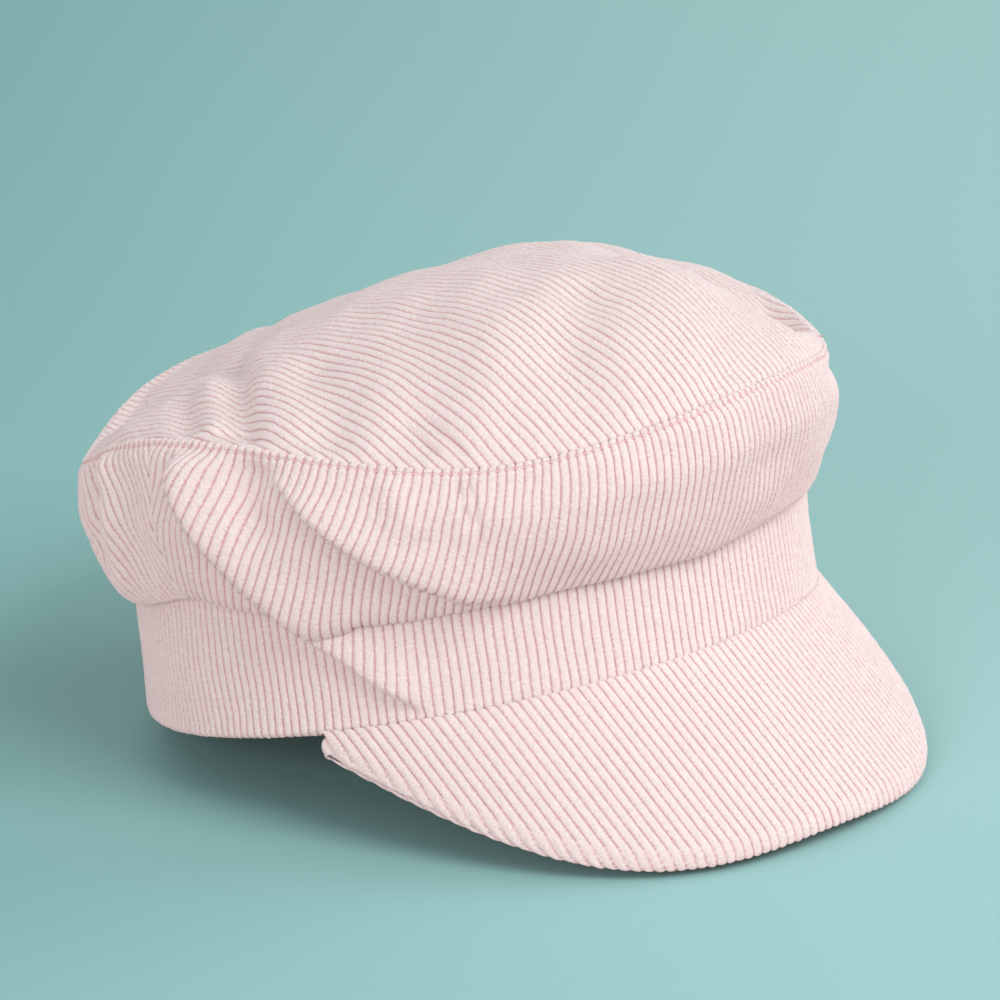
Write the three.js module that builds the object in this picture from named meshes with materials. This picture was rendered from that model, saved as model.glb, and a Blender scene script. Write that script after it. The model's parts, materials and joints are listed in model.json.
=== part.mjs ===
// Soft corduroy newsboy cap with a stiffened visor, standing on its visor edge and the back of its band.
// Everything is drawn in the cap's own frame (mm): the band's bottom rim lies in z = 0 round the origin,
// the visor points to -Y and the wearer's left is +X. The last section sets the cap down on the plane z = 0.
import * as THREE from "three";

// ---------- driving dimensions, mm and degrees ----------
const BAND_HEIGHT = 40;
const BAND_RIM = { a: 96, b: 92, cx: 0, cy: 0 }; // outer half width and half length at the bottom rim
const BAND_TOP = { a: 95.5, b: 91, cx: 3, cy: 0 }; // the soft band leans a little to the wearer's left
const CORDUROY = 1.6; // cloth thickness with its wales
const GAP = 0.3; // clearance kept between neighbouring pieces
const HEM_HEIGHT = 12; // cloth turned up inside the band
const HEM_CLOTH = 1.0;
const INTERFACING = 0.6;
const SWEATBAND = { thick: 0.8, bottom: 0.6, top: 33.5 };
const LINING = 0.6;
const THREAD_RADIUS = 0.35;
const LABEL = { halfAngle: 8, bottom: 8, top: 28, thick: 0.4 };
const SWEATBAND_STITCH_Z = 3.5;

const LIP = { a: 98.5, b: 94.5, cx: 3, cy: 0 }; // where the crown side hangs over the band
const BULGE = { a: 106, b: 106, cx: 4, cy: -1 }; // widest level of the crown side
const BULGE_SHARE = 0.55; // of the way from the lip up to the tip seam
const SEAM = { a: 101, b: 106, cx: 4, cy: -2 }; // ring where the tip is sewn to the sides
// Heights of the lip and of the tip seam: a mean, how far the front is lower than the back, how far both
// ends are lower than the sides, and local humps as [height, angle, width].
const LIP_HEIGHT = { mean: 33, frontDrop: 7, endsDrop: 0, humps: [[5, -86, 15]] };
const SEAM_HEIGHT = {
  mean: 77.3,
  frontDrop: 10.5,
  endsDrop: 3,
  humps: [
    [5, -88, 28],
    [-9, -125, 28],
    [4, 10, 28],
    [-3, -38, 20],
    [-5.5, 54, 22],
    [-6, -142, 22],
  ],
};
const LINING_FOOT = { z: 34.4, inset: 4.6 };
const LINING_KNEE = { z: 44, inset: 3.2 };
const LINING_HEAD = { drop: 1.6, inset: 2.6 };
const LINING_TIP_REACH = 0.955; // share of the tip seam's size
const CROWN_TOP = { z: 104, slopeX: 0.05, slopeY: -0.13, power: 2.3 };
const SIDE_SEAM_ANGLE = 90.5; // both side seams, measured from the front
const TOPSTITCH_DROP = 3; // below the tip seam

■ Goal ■
All of the material above needs to be copied exactly.

■ Complete output ■
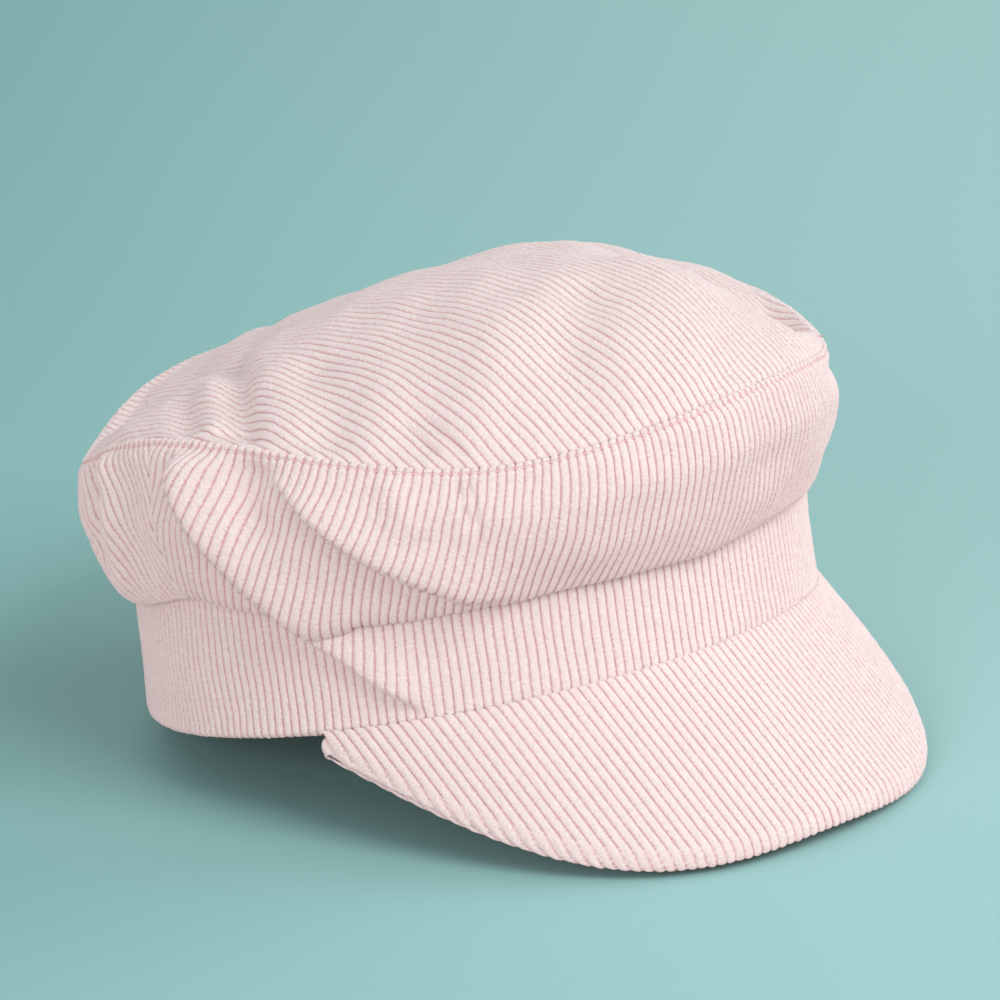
Write the three.js module that builds the object in this picture from named meshes with materials. This picture was rendered from that model, saved as model.glb, and a Blender scene script. Write that script after it. The model's parts, materials and joints are listed in model.json.
=== part.mjs ===
// Soft corduroy newsboy cap with a stiffened visor, standing on its visor edge and the back of its band.
// Everything is drawn in the cap's own frame (mm): the band's bottom rim lies in z = 0 round the origin,
// the visor points to -Y and the wearer's left is +X. The last section sets the cap down on the plane z = 0.
import * as THREE from "three";

// ---------- driving dimensions, mm and degrees ----------
const BAND_HEIGHT = 40;
const BAND_RIM = { a: 96, b: 92, cx: 0, cy: 0 }; // outer half width and half length at the bottom rim
const BAND_TOP = { a: 95.5, b: 91, cx: 3, cy: 0 }; // the soft band leans a little to the wearer's left
const CORDUROY = 1.6; // cloth thickness with its wales
const GAP = 0.3; // clearance kept between neighbouring pieces
const HEM_HEIGHT = 12; // cloth turned up inside the band
const HEM_CLOTH = 1.0;
const INTERFACING = 0.6;
const SWEATBAND = { thick: 0.8, bottom: 0.6, top: 33.5 };
const LINING = 0.6;
const THREAD_RADIUS = 0.35;
const LABEL = { halfAngle: 8, bottom: 8, top: 28, thick: 0.4 };
const SWEATBAND_STITCH_Z = 3.5;

const LIP = { a: 98.5, b: 94.5, cx: 3, cy: 0 }; // where the crown side hangs over the band
const BULGE = { a: 106, b: 106, cx: 4, cy: -1 }; // widest level of the crown side
const BULGE_SHARE = 0.55; // of the way from the lip up to the tip seam
const SEAM = { a: 101, b: 106, cx: 4, cy: -2 }; // ring where the tip is sewn to the sides
// Heights of the lip and of the tip seam: a mean, how far the front is lower than the back, how far both
// ends are lower than the sides, and local humps as [height, angle, width].
const LIP_HEIGHT = { mean: 33, frontDrop: 7, endsDrop: 0, humps: [[5, -86, 15]] };
const SEAM_HEIGHT = {
  mean: 77.3,
  frontDrop: 10.5,
  endsDrop: 3,
  humps: [
    [5, -88, 28],
    [-9, -125, 28],
    [4, 10, 28],
    [-3, -38, 20],
    [-5.5, 54, 22],
    [-6, -142, 22],
  ],
};
const LINING_FOOT = { z: 34.4, inset: 4.6 };
const LINING_KNEE = { z: 44, inset: 3.2 };
const LINING_HEAD = { drop: 1.6, inset: 2.6 };
const LINING_TIP_REACH = 0.955; // share of the tip seam's size
const CROWN_TOP = { z: 104, slopeX: 0.05, slopeY: -0.13, power: 2.3 };
const SIDE_SEAM_ANGLE = 90.5; // both side seams, measured from the front
const TOPSTITCH_DROP = 3; // below the tip seam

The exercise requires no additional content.